Quinn and Gooding actually improved on Reading's season-long top-seven place , eventually ending as runners-up after a finishing burst of four successive wins. Madejski is in no doubt that the club would never have done so had he brought in a new broom. McGhee, described somewhat niggardly by Madejski as "certainly a good front man", has magnanimously suggested that Reading are a better side now.
Quinn has acknowledged the groundwork laid by McGhee and his assistant, Colin Lee, but added: "Mark wanted a total passing game but we've changed one or two things to make sure that we don't take too many risks."
They were pretty negligible as it was, with the 6ft 6in Player of the Year Shaka Hislop in goal and he in turn protected by the here, there and everywhere Welsh international Adrian Williams, who has achieved the rare distinction of filling every position including goalkeeper. To Madejski's credit lucrative offers for the better players, who include a Polish international, Darius Wdowczyk, have been resisted.
Instead they have added to their number, albeit modestly. The prudent purchase of Lee Nogan for pounds 250,000 from Watford has worked out so well - seven games, seven goals -- that Quinn can no longer command a place in the team. No one knows players better than players and somehow one is inclined to believe Quinn when he says that if they were to be given pounds 2-3m to spend on new ones "I can assure you we would put it to good use." Nudge, nudge.

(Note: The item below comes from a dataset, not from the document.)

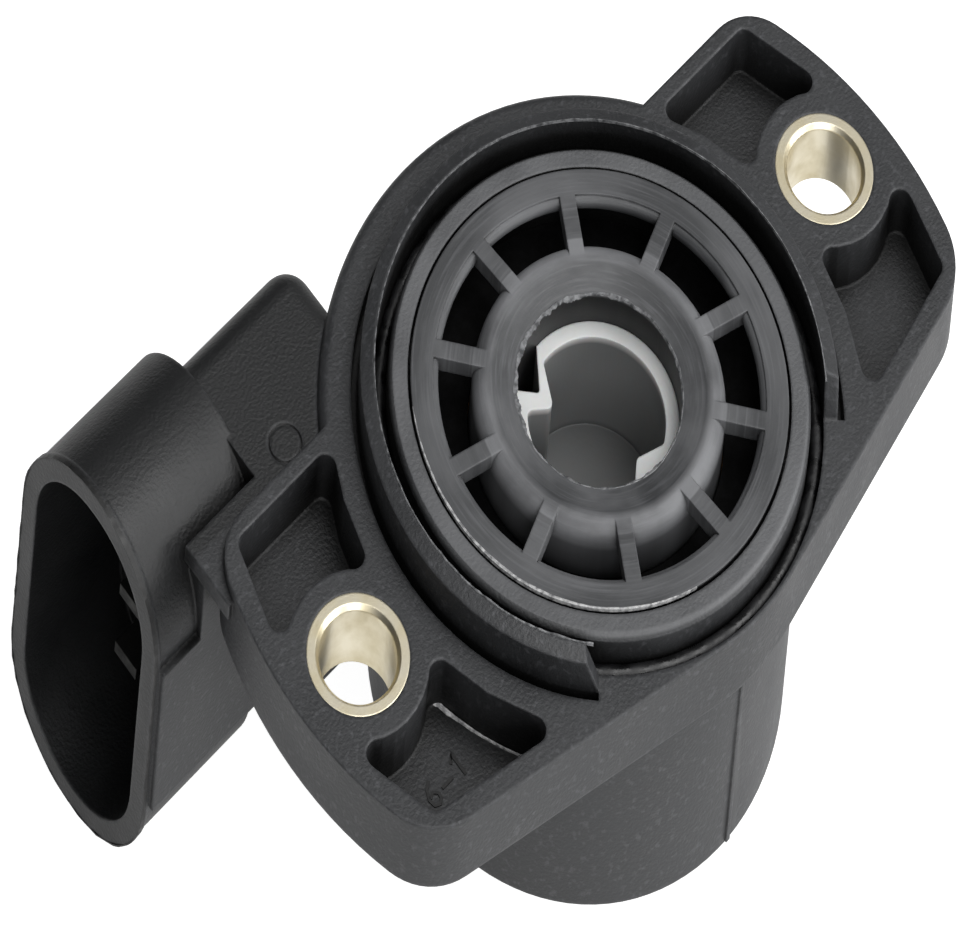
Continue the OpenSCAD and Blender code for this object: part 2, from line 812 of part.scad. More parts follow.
// The rounded bead that runs along the rim's inner edge
module rim_bead() {
    rotate_extrude() translate([rim_in_r, rotor_top - bead_drop - bead_r]) circle(r = bead_r, $fn = 48);
}

module stop_lug() {
    intersection() {
        ring(lug_in_r, lug_out_r, lug_bottom, lug_h + bite);
        rotate([0, 0, lug_start]) translate([0, -lug_w / 2, lug_bottom])
            cube([rotor_r, lug_w, lug_h + bite]);
    }
}

module rotor() {
    color(dark_plastic) {
        rotor_hub();
        rotor_spokes();
        ring(rim_in_r, rotor_r, rim_bottom, rim_t);
        rim_bead();
        stop_lug();
    }
}

// The wedge of a drive key, or of the hollow behind one, as drawn on the socket's floor
module key_wedge(turn, crest_r, sides) {
    crest = crest_r * [cos(turn), sin(turn)];
    a = turn + sides[0];
    b = turn + sides[1];
    corner_wedge(crest, [cos(a), sin(a)], [cos(b), sin(b)], 2 * socket_r);
}

// What the spindle's end may fill: a circle less the two drive keys, its corners rounded
module socket_void() {
    offset(r = key_r) offset(r = -2 * key_r) offset(r = key_r) difference() {
        circle(r = socket_in_r);
        key_wedge(key_a, socket_in_r - key_a_in, key_a_sides);
        key_wedge(key_b, socket_in_r - key_b_in, key_b_sides);
    }
}

// The hollow behind a drive key, open to the bore's wall
module key_hollow(turn, key_in, sides) {
    offset(r = hollow_r) offset(delta = -hollow_r)
        key_wedge(turn + hollow_turn, socket_in_r - key_in + key_skin, sides);
}

module drive_socket() {
    color(natural_plastic) {
        disc(socket_r, -bore_depth, -bore_depth + socket_floor);
        translate([0, 0, -bore_depth]) linear_extrude(bore_depth - socket_top) difference() {
            circle(r = socket_r);
            socket_void();
            key_hollow(key_a, key_a_in, key_a_sides);
            key_hollow(key_b, key_b_in, key_b_sides);
        }
    }
}

// The soft ring that keeps dirt out of the bearing
module dust_seal() {
    color(rubber) ring(hub_r + dust_seal_gap, well_r - seat_gap, -well_depth, dust_seal_t);
}

module bearing_sleeve() {
    color(bronze) ring(sleeve_in_r, sleeve_out_r, -bearing_bottom, bearing_bottom - well_depth);
}

module thrust_washer() {
    color(steel) ring(hub_r + ring_gap, ring_out_r, -ring_top + ring_gap / 2, washer_t - ring_gap / 2);
}

// The open ring that snaps into the hub's groove
module retaining_ring() {
    color(steel) difference() {
        ring(hub_r - ring_groove + ring_gap, ring_out_r, -ring_bottom, ring_t);
        rotate([0, 0, 90]) translate([0, -hub_r / 4, -ring_bottom - over])
            cube([ring_out_r + over, hub_r / 2, ring_t + 2 * over]);
    }
}

// Places the two rivets of the wiper that starts at angle turn
module at_wiper_rivets(turn) {
    for (share = rivet_share)
        rotate([0, 0, turn + share * wiper_spread]) translate([wiper_base_r, 0, 0]) children();
}

module at_all_wiper_rivets() {
    for (turn = [inner_turn, outer_turn]) at_wiper_rivets(turn) children();
}

// The ring under the hub that holds the wipers
module wiper_carrier() {
    color(natural_plastic) difference() {
        ring(hub_r + seat_gap, carrier_r, -carrier_bottom, carrier_t);
        at_all_wiper_rivets() disc(wiper_rivet_r + seat_gap, -carrier_bottom - over, -carrier_top + over);
    }
}

// A sprung wiper: a curved strip under the carrier, an arm in to its track's radius and a finger
// that slopes down towards the track
module wiper(r_mid, turn) {
    r_low = min(r_mid, wiper_base_r) - wiper_w / 2;
    r_high = wiper_base_r + wiper_w / 2;
    base_z = -carrier_bottom - strip_t;
    tip_z = -track_top + wiper_gap;
    foot_end = finger_slope + finger_foot;
    color(tinned) difference() {
        rotate([0, 0, turn]) {
            rotate_extrude(angle = wiper_spread)
                translate([wiper_base_r - wiper_w / 2, base_z]) square([wiper_w, strip_t]);
            translate([r_low, 0, base_z]) cube([r_high - r_low, wiper_w, strip_t]);
            along_x(r_low, r_low + wiper_w) polygon([
                [wiper_w, base_z],
                [wiper_w, base_z + strip_t],
                [0, base_z + strip_t],
                [-finger_slope, tip_z + strip_t],
                [-foot_end, tip_z + strip_t],
                [-foot_end, tip_z],
                [-finger_slope, tip_z],
                [0, base_z]
            ]);
        }
        at_wiper_rivets(turn) disc(wiper_rivet_r + seat_gap, base_z - over, base_z + strip_t + over);
    }
}

module wiper_inner() {
    wiper(collector_r + collector_w / 2, inner_turn);
}

module wiper_outer() {
    wiper(resistor_r + resistor_w / 2, outer_turn);
}

// A rivet with a flat head at each end of its grip
module rivet(r, z0, z1) {
    disc(r, z0 - rivet_head, z1 + rivet_head);
    disc(r * 1.5, z0 - rivet_head, z0);
    disc(r * 1.5, z1, z1 + rivet_head);
}

module wiper_rivets() {
    color(brass) at_all_wiper_rivets() rivet(wiper_rivet_r, -carrier_bottom - strip_t, -carrier_top);
}

// Places a copy at each contact's pad
module at_pads() {
    for (a = pad_angle) rotate([0, 0, a]) translate([pad_r, 0, 0]) children();
}

module resistor_board() {
    color(laminate) difference() {
        disc(board_r, -board_bottom, -board_top);
        disc(board_hole_r, -board_bottom - over, -board_top + over);
        at_pads() disc(rivet_r + seat_gap, -board_bottom - over, -board_top + over);
    }
}

// A printed band between two radii, from angle a to angle b
module printed_arc(r_in, r_out, a, b) {
    rotate([0, 0, a]) rotate_extrude(angle = b - a)
        translate([r_in, -board_top]) square([r_out - r_in, track_t]);
}

// A printed lead from radius r out to just short of the contact's tail at angle a
module printed_lead(r, a) {
    rotate([0, 0, a]) translate([r, -lead_w / 2, -board_top])
        cube([pad_r - pad_disc_r - lead_gap - r, lead_w, track_t]);
}

module resistor_track() {
    r = resistor_r + resistor_w / 2;
    color(carbon_ink) {
        printed_arc(resistor_r, resistor_r + resistor_w, track_from, track_to);
        printed_arc(r - lead_w / 2, r + lead_w / 2, track_to - lead_lap, pad_angle[0]);
        printed_arc(r - lead_w / 2, r + lead_w / 2, pad_angle[2] - 360, track_from + lead_lap);
        printed_lead(r, pad_angle[0]);
        printed_lead(r, pad_angle[2]);
    }
}

module collector_track() {
    r = collector_r + collector_w / 2;
    color(silver_ink) {
        printed_arc(collector_r, collector_r + collector_w, track_from + inner_turn - outer_turn, track_to);
        printed_arc(r - lead_w / 2, r + lead_w / 2, track_to - lead_lap, pad_angle[1]);
        printed_lead(r, pad_angle[1]);
    }
}

// A contact with the hole for its rivet
module contact(i) {
    color(tinned) difference() {
        contact_body(i, 0);
        rotate([0, 0, pad_angle[i]]) translate([pad_r, 0, 0])
            disc(rivet_r + seat_gap, tail_bottom - over, tail_top + over);
    }
}

module contact_top() {
    contact(0);
}

module contact_middle() {
    contact(1);
}

module contact_bottom() {
    contact(2);
}

module board_rivets() {
    color(brass) at_pads() rivet(rivet_r, -board_bottom, tail_top);
}

module cover_gasket() {
    color(rubber) ring(board_seat_r, cover_r, -cover_top, gasket_t);
}

// The disc that closes the can, with a rim inside that holds the board up and a moulded ring outside
module rear_cover() {
    rim_out_r = board_r - cover_rim_gap;
    rim_h = cover_top + bite - board_bottom - board_clamp_gap;
    color(black_plastic) difference() {
        union() {
            disc(cover_r, -can_depth, -cover_top);
            ring(rim_out_r - cover_rim_wall, rim_out_r, -cover_top - bite, rim_h);
        }
        ring(cover_ring_r, cover_ring_r + cover_ring_w, -can_depth - over, over + cover_ring_depth);
    }
}

housing();
bush_left();
bush_right();
face_seal();
rotor();
drive_socket();
dust_seal();
bearing_sleeve();
thrust_washer();
retaining_ring();
wiper_carrier();
wiper_inner();
wiper_outer();
wiper_rivets();
resistor_board();
resistor_track();
collector_track();
contact_top();
contact_middle();
contact_bottom();
board_rivets();
cover_gasket();
rear_cover();
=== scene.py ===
"""A throttle position sensor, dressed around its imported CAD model.

The camera stands where the photograph's stood. The photograph is squeezed sideways, and the
camera's tilted picture plane gives the same squeeze, so the object itself keeps its true shape.
"""

import json
import math

import bmesh
import bpy
import numpy as np
from mathutils import Matrix, Vector, noise


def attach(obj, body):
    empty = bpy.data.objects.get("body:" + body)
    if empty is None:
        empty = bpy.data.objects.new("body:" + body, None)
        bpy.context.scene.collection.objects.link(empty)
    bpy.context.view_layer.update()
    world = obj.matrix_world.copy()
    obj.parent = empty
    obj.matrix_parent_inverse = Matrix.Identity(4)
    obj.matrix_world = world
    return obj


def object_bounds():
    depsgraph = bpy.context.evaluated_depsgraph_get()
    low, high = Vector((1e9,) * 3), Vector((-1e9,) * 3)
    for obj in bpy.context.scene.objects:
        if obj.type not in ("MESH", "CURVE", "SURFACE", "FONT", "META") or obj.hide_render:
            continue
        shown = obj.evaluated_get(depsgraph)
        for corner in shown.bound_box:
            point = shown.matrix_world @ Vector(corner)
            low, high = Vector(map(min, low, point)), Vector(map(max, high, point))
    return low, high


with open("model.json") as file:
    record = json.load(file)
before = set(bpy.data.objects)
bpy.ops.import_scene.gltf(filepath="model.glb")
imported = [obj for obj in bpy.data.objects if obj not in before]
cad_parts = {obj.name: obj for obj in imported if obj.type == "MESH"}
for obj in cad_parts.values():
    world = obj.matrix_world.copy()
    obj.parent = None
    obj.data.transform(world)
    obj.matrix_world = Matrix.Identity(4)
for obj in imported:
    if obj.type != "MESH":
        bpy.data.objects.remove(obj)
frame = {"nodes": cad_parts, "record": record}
cad_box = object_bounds()
nodes = frame["nodes"]

MM = 0.001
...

Madejski is not about to be drawn on that, but for all his insistence that "I'm not Father Christmas and don't intend to be", one senses Reading's benefactor is warming to the challenge.
By his own admission the key to Reading's long-term prosperity lies in a move to a new pounds 30m stadium at a designated site south-west of the town in two years' time. But by then wouldn't Reading be back whence they had come? "That's what they said last year when we got promoted," Madejski replied. "If we go up we'll tame the monster."